Here's a link you might want to look at. I looked at yours, so now I want to show you mine (hmmm...that sounds kinda kinky, doesn't it? :) Just kidding, James.


A good letter

From my reading, most of the arguments don't hold water, though I agree that funding for hospice care should not just be preserved, but expanded. I haven't been able to get to the bottom of whether the concern is a real one, or whether Larry's simply echoing the talking points of lobbyists for that industry. It's really hard to know.

Your concern that the legislation be almost perfect is misguided, I'm afraid ... unless you're ready to dramatically increase taxes, which I doubt you are. Whatever we do in healthcare will change again and again and again as we learn what works and what doesn't. Anyone who's pretending they can understand all the consequences of any legislation is crazy, especially something this complicated.

The alternative is to continue to leave 40+ million people living on the brink of medical bankruptcy, while costs continue to escalate out of control. Doing something is better than doing nothing, even if that something isn't almost perfect. There is no "almost perfect." There is "the best we can do" ... and then we work to improve it.

I have to leave it here to end the banter

James, we're on the same side of this. Both of us want to have comprehensive health care reform in America. God knows it is needed and even the vast majority of the right (from what I've seen on polling numbers) believe health care reform is needed in America. That 40+ million, does that include some folks that I am not sure should receive taxpayer assistance (Illegal immigrants)? "Doing something is better than doing nothing" is unacceptable to me simply because it leaves out common sense and logic being replaced by partisanship and earmarks and political "payback" which needs to be taken out of something this huge and important. I understand the "we can get it right later" philosophy, but be honest, when has that really happened in American legislative initiatives?

"There is 'the best we can do'... and then we work to improve it" is pie in the sky. Let's get it right from the start. This is bigger than medicare, social security, VA medical care, in my opinion, especially knowing that it will grow exponentially as time progresses. LET'S GET IT RIGHT FROM THE START. That will take time. It is THAT important.

I think this is the 50% I said earlier where I'd piss someone off. Sorry, but it's my considered opinion, regardless.

enjoyed the video

What a contrast between candidate Kissell & Reresentative Kissell!

Just to add another opinion, and as a Medicare enrollee...

I tried to read the bill HR3962 at the 'Open Congress' site, but it's really long, and not being into legalese, is pretty much above my head. But after the endorsement of AARP, an organization I haven't looked to for much guidance on issues over the years, I would say there are NO dire events in store for us recipients.
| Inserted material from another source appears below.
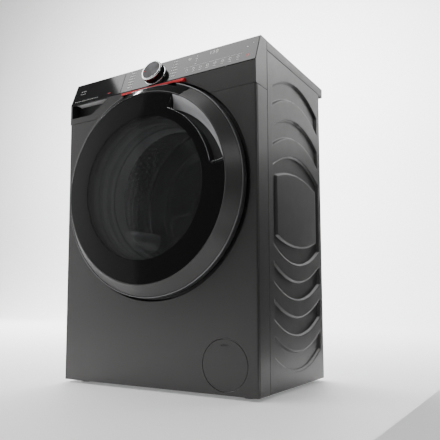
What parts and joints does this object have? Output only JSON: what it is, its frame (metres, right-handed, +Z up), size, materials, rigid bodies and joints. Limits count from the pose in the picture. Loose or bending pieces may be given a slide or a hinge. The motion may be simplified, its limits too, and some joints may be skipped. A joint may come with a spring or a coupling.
{
  "type": "front load washing machine",
  "caption": "Slim front load washing machine: round glazed door, slanted glass control panel with knob, detergent drawer, pressed side panels, and tub, drum, belt drive and suspension inside.",
  "frame": {"origin": "on the floor, under the middle of the machine's box", "axes": "+X to the viewer's right as one faces the door, -Y towards the viewer, +Z up"},
  "size_m": [0.597, 0.483, 0.85],
  "materials": {
    "graphite_paint": "fine metallic anthracite enamel, satin",
    "smoked_glass": "dark tinted polished cover",
    "clear_glass": "clear moulded bowl",
    "accent_red": "satin red",
    "black_plastic": "fine moulded texture",
    "grey_plastic": "moulded polypropylene",
    "white_plastic": "moulded polypropylene",
    "stainless": "fine brushed",
    "chrome": "polished",
    "zinc_steel": "zinc plated sheet",
    "cast_alloy": "as cast and machined",
    "concrete": "cast concrete ballast",
    "grey_rubber": "soft moulded seal",
    "black_rubber": "matte"
  },
  "bodies": {
    "cabinet": {"front_panel": "graphite_paint", "control_fascia": "graphite_paint", "touch_glass": "smoked_glass", "accent_strip": "accent_red", "control_module": "black_plastic", "side_panel_left": "graphite_paint", "side_panel_right": "graphite_paint", "rear_panel": "zinc_steel", "worktop": "graphite_paint", "rear_bracket": "black_plastic", "base_pan": "zinc_steel", "top_brace": "zinc_steel", "dispenser_housing": "white_plastic", "inlet_valve": "white_plastic", "drain_outlet": "black_plastic", "cable_gland": "black_plastic", "filter_housing": "grey_plastic", "drain_pump": "black_plastic", "sump_hose": "black_rubber", "door_lock": "black_plastic", "hinge_bracket": "zinc_steel", "hinge_pin": "stainless", "gasket": "grey_rubber", "tub_spring_left": "zinc_steel", "tub_spring_right": "zinc_steel", "damper_tube_left": "black_plastic", "damper_tube_right": "black_plastic"},
    "door": {"door_ring": "graphite_paint", "door_cover": "smoked_glass", "door_frame": "black_plastic", "door_glass": "clear_glass", "hinge_arm": "zinc_steel"},
    "door_latch": {"door_hook": "zinc_steel"},
    "programme_knob": {"knob_body": "black_plastic", "knob_ring": "chrome", "knob_cap": "cast_alloy"},
    "drawer": {"drawer_front": "smoked_glass", "drawer_tray": "white_plastic"},
    "flap": {"filter_flap": "graphite_paint"},
    "filter": {"filter_cap": "grey_plastic"},
    "tub": {"tub_front": "grey_plastic", "tub_rear": "grey_plastic", "front_counterweight": "concrete", "heater": "stainless", "drum_bearing": "stainless", "belt": "black_rubber", "motor": "zinc_steel", "damper_rod_left": "zinc_steel", "damper_rod_right": "zinc_steel"},
    "drum": {"drum": "stainless", "drum_lifter_1": "grey_plastic", "drum_lifter_2": "grey_plastic", "drum_lifter_3": "grey_plastic", "drum_spider": "cast_alloy", "drum_pulley": "cast_alloy"},
    "motor_rotor": {"motor_pulley": "cast_alloy"},
    "foot_front_left": {"foot_front_left": "black_rubber"},
    "foot_front_right": {"foot_front_right": "black_rubber"},
    "foot_rear_left": {"foot_rear_left": "black_rubber"},
    "foot_rear_right": {"foot_rear_right": "black_rubber"}
  },
  "joints": [
    {"name": "door_hinge", "type": "hinge", "parent": "cabinet", "child": "door", "pos_m": [-0.262, -0.2075, 0.502], "axis": [0, 0, -1], "range_deg": [0, 140]},
    {"name": "latch_tilt", "type": "hinge", "parent": "door", "child": "door_latch", "pos_m": [0.214, -0.2015, 0.502], "axis": [1, 0, 0], "range_deg": [-6, 6], "stiffness_Nm_per_rad": 0.8},
    {"name": "knob_turn", "type": "hinge", "parent": "cabinet", "child": "programme_knob", "pos_m": [-0.002, -0.1811, 0.81212], "axis": [0, -0.9289, 0.3702], "continuous": true},
    {"name": "drawer_slide", "type": "slide", "parent": "cabinet", "child": "drawer", "axis": [0, -1, 0], "range_m": [0, 0.2]},
    {"name": "flap_hinge", "type": "hinge", "parent": "cabinet", "child": "flap", "pos_m": [0.2125, -0.1935, 0.016], "axis": [1, 0, 0], "range_deg": [0, 90]},
    {"name": "filter_turn", "type": "hinge", "parent": "cabinet", "child": "filter", "pos_m": [0.2125, -0.1735, 0.0755], "axis": [0, 1, 0], "range_deg": [0, 90]},
    {"name": "tub_bounce", "type": "slide", "parent": "cabinet", "child": "tub", "axis": [0, 0, 1], "range_m": [-0.008, 0.008], "stiffness_N_per_m": 9000, "deforming": ["tub_spring_left", "tub_spring_right", "gasket", "sump_hose"]},
    {"name": "drum_spin", "type": "hinge", "parent": "tub", "child": "drum", "pos_m": [0, 0.0065, 0.502], "axis": [0, 1, 0], "continuous": true},
    {"name": "motor_spin", "type": "hinge", "parent": "tub", "child": "motor_rotor", "pos_m": [0, 0.1865, 0.16], "axis": [0, 1, 0], "continuous": true},
    {"name": "foot_front_left_turn", "type": "hinge", "parent": "cabinet", "child": "foot_front_left", "pos_m": [-0.255, -0.1415, 0.004], "axis": [0, 0, 1], "continuous": true},
    {"name": "foot_front_right_turn", "type": "hinge", "parent": "cabinet", "child": "foot_front_right", "pos_m": [0.255, -0.1415, 0.004], "axis": [0, 0, 1], "continuous": true},
    {"name": "foot_rear_left_turn", "type": "hinge", "parent": "cabinet", "child": "foot_rear_left", "pos_m": [-0.255, 0.1645, 0.004], "axis": [0, 0, 1], "continuous": true},
    {"name": "foot_rear_right_turn", "type": "hinge", "parent": "cabinet", "child": "foot_rear_right", "pos_m": [0.255, 0.1645, 0.004], "axis": [0, 0, 1], "continuous": true}
  ],
  "couplings": [
    {"joint": "motor_spin", "follows": "drum_spin", "ratio": 12.149}
  ]
}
AARP really keeps any stances on issues away from public view, maybe to avoid any splits in their support. So every ten or twenty years, they get a gut check and back something. So, back to the point on Kissell, he's just another hack who could, and should have been a Republican. Qualifications: No ideas, No hope, No committment, Vote NO!

A reason he should vote against it

REAL reform would fix one of the biggest problems with health insurance- its tie to one's place of employment. The House bill mandates that all but the very smallest employers provide insurance or pay a fine. Without fixing a fundamental flaw in the current system, the bill is fundamentally flawed.

Of course, it is also easier to hide the costs for insurance in what amounts to a new employer-paid payroll tax. Anyone with a lick of business sense knows taxes on businesses are always passed along to individual employees and customers, but we're already used to unknowingly paying tons of embedded taxes and really only get upset over the ones clearly articulated on payroll stubs and property tax bills.

Mandating employer coverage is a cop-out that doesn't adddress one of the major problems with our system and hides the true cost of health coverage from most people. If you want REAL reform, then freakin' do it right!!!